Speaking out in support of the law firm, the CFPB told the Court that because enforcement of a security interest by itself is generally not considered “debt collection” pursuant to the statute, a defendant cannot violate the FDCPA by taking actions that are legally required to enforce that security interest. The statute does not apply to all “debts” or “debt collectors,” the Bureau reminded the justices.
“The FDCPA’s text and structure make clear that enforcement of a security interest, without more, is not debt collection except for purposes of one of the Act’s provisions,” according to the CFPB’s amicus brief. “Nonjudicial foreclosure is ‘the enforcement of [a] security interest[]’… Deeming such activities debt collection could bring the FDCPA into conflict with state law and effectively preclude compliance with state foreclosure procedures. No sound basis exists to assume Congress intended that result.”
This is just the second amicus filing during Mulvaney’s tenure as CFPB acting director, and the first ever to support the industry’s position.
To read the CFPB consent order, click here.
To read the CFPB’s amicus brief, click here.

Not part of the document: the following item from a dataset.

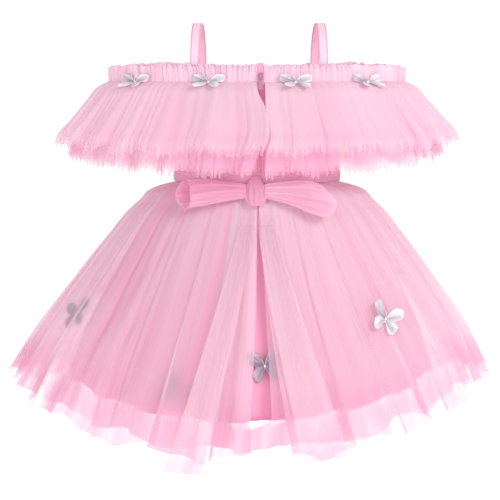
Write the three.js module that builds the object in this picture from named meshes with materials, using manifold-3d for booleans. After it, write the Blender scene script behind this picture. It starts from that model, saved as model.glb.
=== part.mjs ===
// A toddler's party dress in net, filled out as it is when worn, with no wearer in it.
// Millimetres, +Z up. The back of the dress faces -Y and the front faces +Y.
// The origin is the place where the dress is held: midway between the shoulder straps, at the
// height of their undersides. Angles round the dress start at the centre back and grow towards +X.
import * as THREE from "three";
import Module from "manifold-3d";

const wasm = await Module();
wasm.setup();

const { lerp, smoothstep, degToRad } = THREE.MathUtils;
const FULL_TURN = 2 * Math.PI;

// Driving dimensions: cloth
const NET_WALL = 1;
const SATIN_WALL = 1.2;
const SEAM_GAP = 0.3;
const COLUMNS_A_WAVE = 4;

// Driving dimensions: neck casing, a gathered tube of net with elastic inside
const CASING = { halfWidth: 167, halfDepth: 76.5, height: 19, wall: 3, waves: 32, waveDepth: 0.7 };
const CASING_TOP_EDGE = [
  { angle: 0, z: -48.5 },
  { angle: 60, z: -47.5 },
  { angle: 100, z: -46 },
  { angle: 145, z: -40.5 },
  { angle: 180, z: -44.5 },
];
const CASING_SHOULDER_ANGLE = 38;
const CASING_BULGE = { from: 0.15, to: 0.85 };

// Driving dimensions: bodice, a close tube from under the arms to the waist
const WAIST = { z: -177.5, halfWidth: 93, halfDepth: 76 };
const BODICE_SECTIONS = [
  { below: 62, halfWidth: 99, halfDepth: 75, squareness: 2.5 },
  { below: 100, halfWidth: 99, halfDepth: 76, squareness: 2.4 },
  { below: 140, halfWidth: 95, halfDepth: 76, squareness: 2.2 },
  { below: 178, halfWidth: WAIST.halfWidth, halfDepth: WAIST.halfDepth, squareness: 2.05 },
];
const BODICE_INSIDE_CASING = 3.2;
const BODICE_NEAR_CASING = { from: 0.45, to: 0.8, fade: 2 };
const BODICE_COLUMNS = { back: 12, front: 26 };
const BODICE_TOP_EDGE = [
  { angle: 0, z: -69.5 },
  { angle: 38, z: -69.5 },
  { angle: 62, z: -84 },
  { angle: 90, z: -100 },
  { angle: 118, z: -82 },
  { angle: 140, z: -64 },
  { angle: 180, z: -66 },
];

// Driving dimensions: the two ruffle layers that hang from the casing
const RUFFLE_PROFILE = [
  { fall: 0, spread: 0 },
  { fall: 0.07, spread: 0.17 },
  { fall: 0.28, spread: 0.4 },
  { fall: 0.6, spread: 0.71 },
  { fall: 0.88, spread: 0.96 },
  { fall: 1, spread: 1 },
];
const RUFFLES = {
  upper: {
    out: 1.1, hemHalfWidth: 226, hemHalfDepth: 116, sideHem: -132, backHem: -147,
    tilt: 1, waves: 30, waveDepth: 4.4, seed: 1,
  },
  lower: {
    out: -1.1, hemHalfWidth: 211, hemHalfDepth: 104, sideHem: -145, backHem: -168,
    tilt: 1.5, waves: 28, waveDepth: 3.8, seed: 4,
  },
};
const RUFFLE_HEM_ROUND = 1.2;
const RUFFLE_WAVE = { atSeam: 0.25, growth: 1.3 };
const RUFFLE_TIPS = { height: 3.5, count: 23 };
const RUFFLE_SLITS = {
  upper: [
    { down: 0, middle: 3.5, halfGap: 4.6 },
    { down: 0.14, middle: 4, halfGap: 4 },
    { down: 0.32, middle: 7, halfGap: 0.9 },
    { down: 0.72, middle: 11, halfGap: 0.6 },
    { down: 1, middle: 4.5, halfGap: 2.2 },
  ],
  lower: [
    { down: 0, middle: 3.5, halfGap: 4.6 },
    { down: 0.14, middle: 4, halfGap: 4 },
    { down: 0.32, middle: 6.5, halfGap: 1.2 },
    { down: 0.6, middle: 7, halfGap: 1.8 },
    { down: 1, middle: -0.5, halfGap: 7.5 },
  ],
};

// Driving dimensions: the skirt. Each layer runs from the waist seam to its own hem.
const SKIRT_PROFILE = [
  { fall: 0, side: 0, back: 0 },
  { fall: 0.015, side: 0.075, back: 0.02 },
  { fall: 0.1, side: 0.226, back: 0.115 },
  { fall: 0.28, side: 0.42, back: 0.31 },
  { fall: 0.52, side: 0.64, back: 0.56 },
  { fall: 0.78, side: 0.86, back: 0.82 },
  { fall: 1, side: 1, back: 1 },
];
const SKIRTS = {
  outer: {
    waistOut: 2.4, waistZ: -178.4, hemHalfWidth: 269, hemHalfDepth: 205, sideFall: 216, backFall: 277,
    waves: 38, waveDepth: 6, hemUneven: 5, seed: 2,
  },
  inner: {
    waistOut: 1.2, waistZ: -181.4, hemHalfWidth: 254, hemHalfDepth: 190, sideFall: 207, backFall: 270,
    waves: 28, waveDepth: 4, hemUneven: 4, seed: 5,
  },
  under: {
    waistOut: 0, waistZ: -184.4, hemHalfWidth: 206, hemHalfDepth: 165, sideFall: 208, backFall: 239,
    waves: 16, waveDepth: 3.6, hemUneven: 1.5, seed: 7,
  },
};
const SKIRT_HEM_ROUND = 1.8;
const SKIRT_HEM_TIPS = { count: 17, growth: 3 };
const SKIRT_SWAY = { reach: -9, growth: 1.3 };
const SKIRT_TILT = 3;
const SKIRT_WAVE = { atWaist: 0.35, growth: 1.5 };
const NET_SLITS = {
  outer: { atWaist: 0.2, left: 10, leftCurve: 2.5, right: 45, rightCurve: 1.4 },
  inner: { atWaist: 0.2, left: 8, leftCurve: 2, right: 24, rightCurve: 1.2 },
};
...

To read the CFPB complaint, Virginia order, click here.
Why it matters
In what are likely the waning days of the Mulvaney era at the CFPB, the Bureau continues to move in a more pragmatic direction, targeting the most abusive elements of consumer lending while retreating from regulation by enforcement. Under the leadership of prior director Richard Cordray, enforcement actions with multimillion-dollar payouts were not uncommon. This is less so under Mulvaney, although current enforcement activity serves as a reminder that add-on products—long a target of regulators from the CFPB to the Board of Governors of the Federal Reserve System—continue to raise significant regulator concern. And the amicus filing is more interesting for its precedent in supporting industry rather than for the breadth or subject matter of its position. That said, it remains unusual for an agency tasked with consumer protection to throw its weight behind an industry defendant before the Supreme Court. Expect more of the same in the future.